You can, but it roughly requires a computer made of a white dwarf star, 3 asteroids and a dutch elm in a klemperer rosette…

Well, the way you can get around this is instead of giving every single quark or subquark or whatever we’re on these days its own identity period, you give each particle its own identity for a given period in its time or “origination” this leads to some terminology issues here but bear with me.
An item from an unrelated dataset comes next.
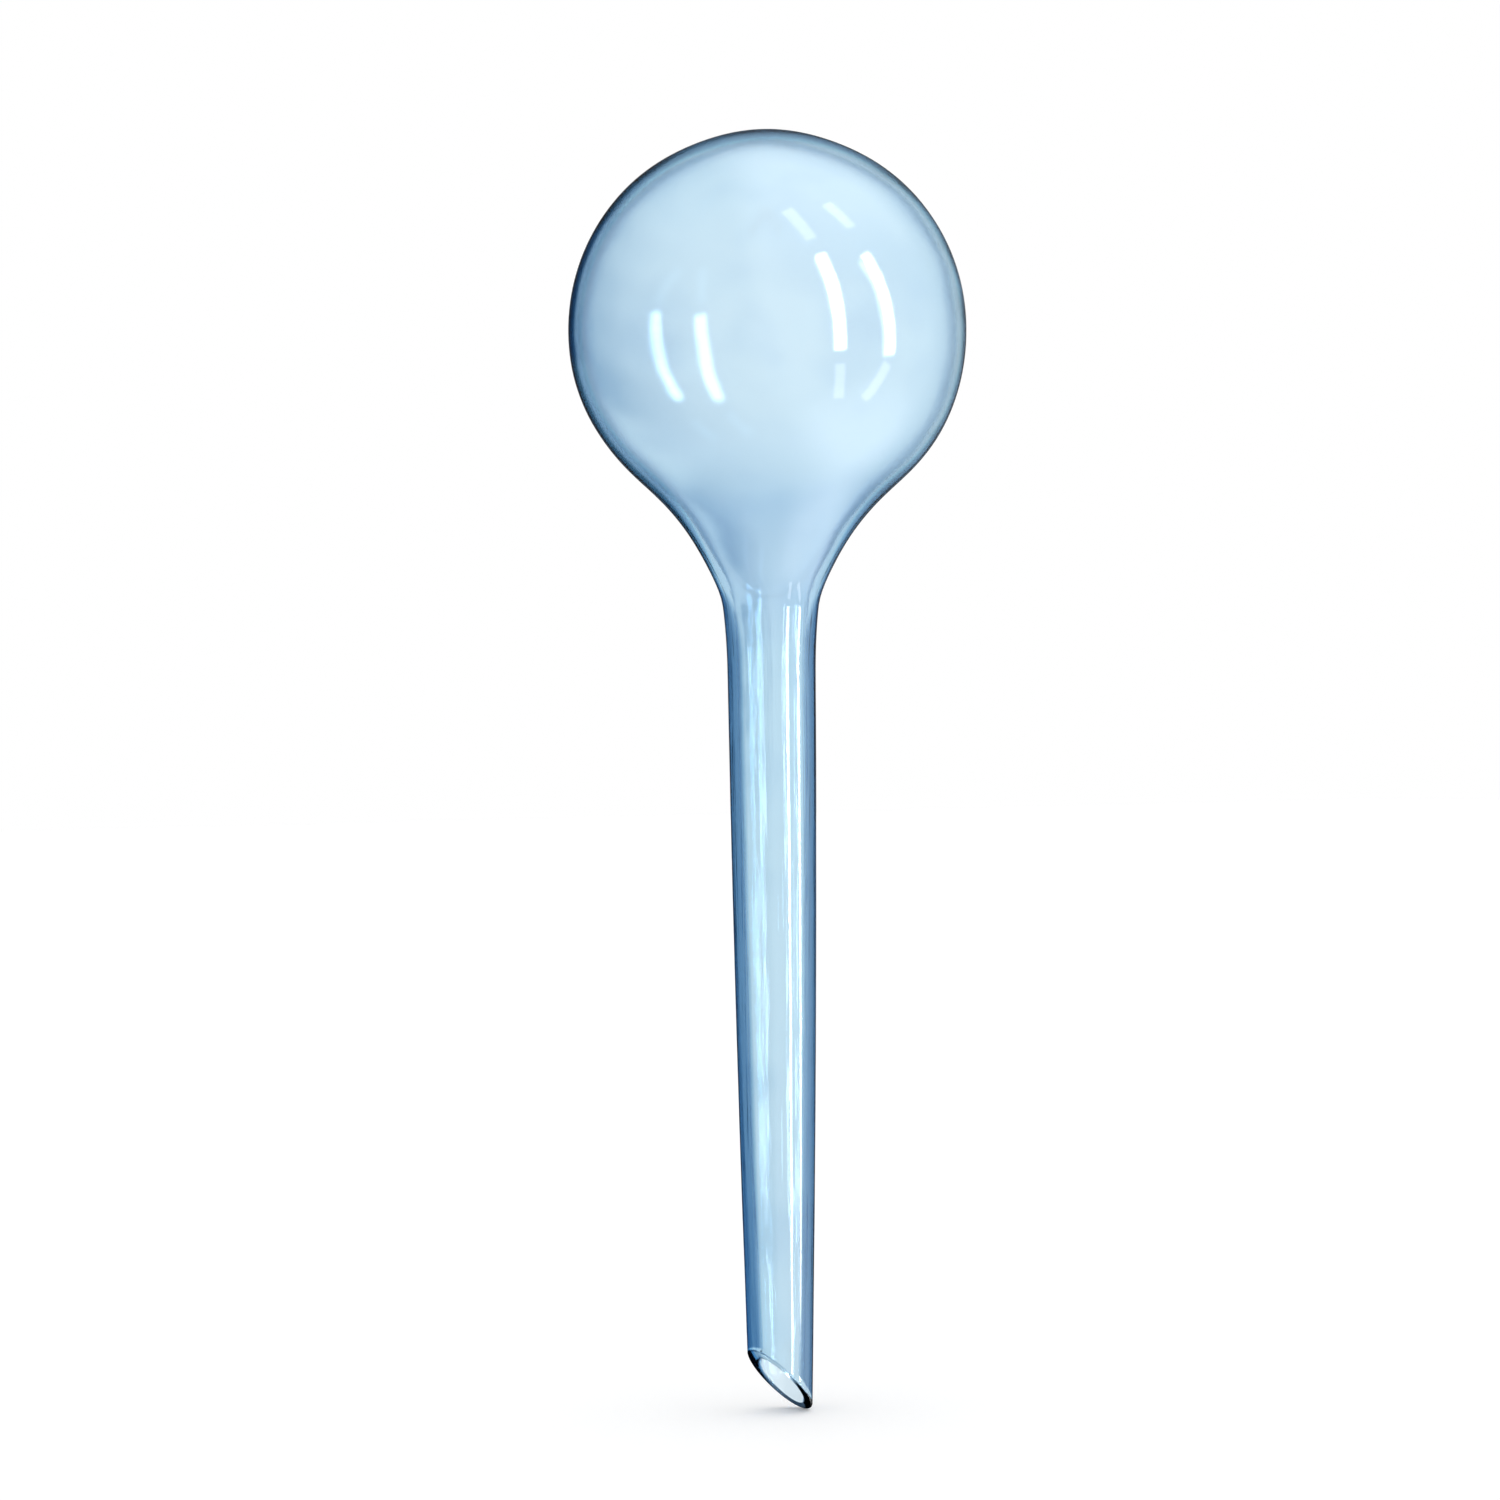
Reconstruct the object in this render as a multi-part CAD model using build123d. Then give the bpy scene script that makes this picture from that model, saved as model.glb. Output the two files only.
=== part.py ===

Let’s say the number of particles in the universe now is ϡ (lower case sampi/disigma, because obselete letters are cool). Now given various fundamental laws I’m not… ahem… quite qualified to dispute, this has to remain constant. This is the current understanding at least, using a model where time travel is possible you can postulate that
Ϡ(upper case sampi) = ϡt = constant
ratjer tjam
ϡ = constant

This simply alters it so that the number of particles (and whatever else) for all time together is equivilent rather than needing to have every particle in one time constant. That’s one of the easier things to get around really. :wink:

Anyway when we get into Time Travel models and such I always have to bring up this handy list of several models:

Yeah, it says in fiction but we’ve really been in a discussion about what-if scenarios all this time so…
I personally like the “the future is preserved via sheer dumb luck” philosophy myself, but if it happens every time it’s not dumb luck/ :wink:

I also enjoy one of the other single models:

I’ve never read this book, but the gist I get from wikipedia is the end of the universe occurs, and information/plot events are relayed back and forth via various mediums until the universe reaches a different, more favourable, and now static state (though it could theoretically be changed again I guess).

Also, wasn’t there an article on the Large Hadron Collider possibly screwing with time (locally where the collision happened) a bit or something like that? I seem to recall it being posted once upon a time a few weeks ago.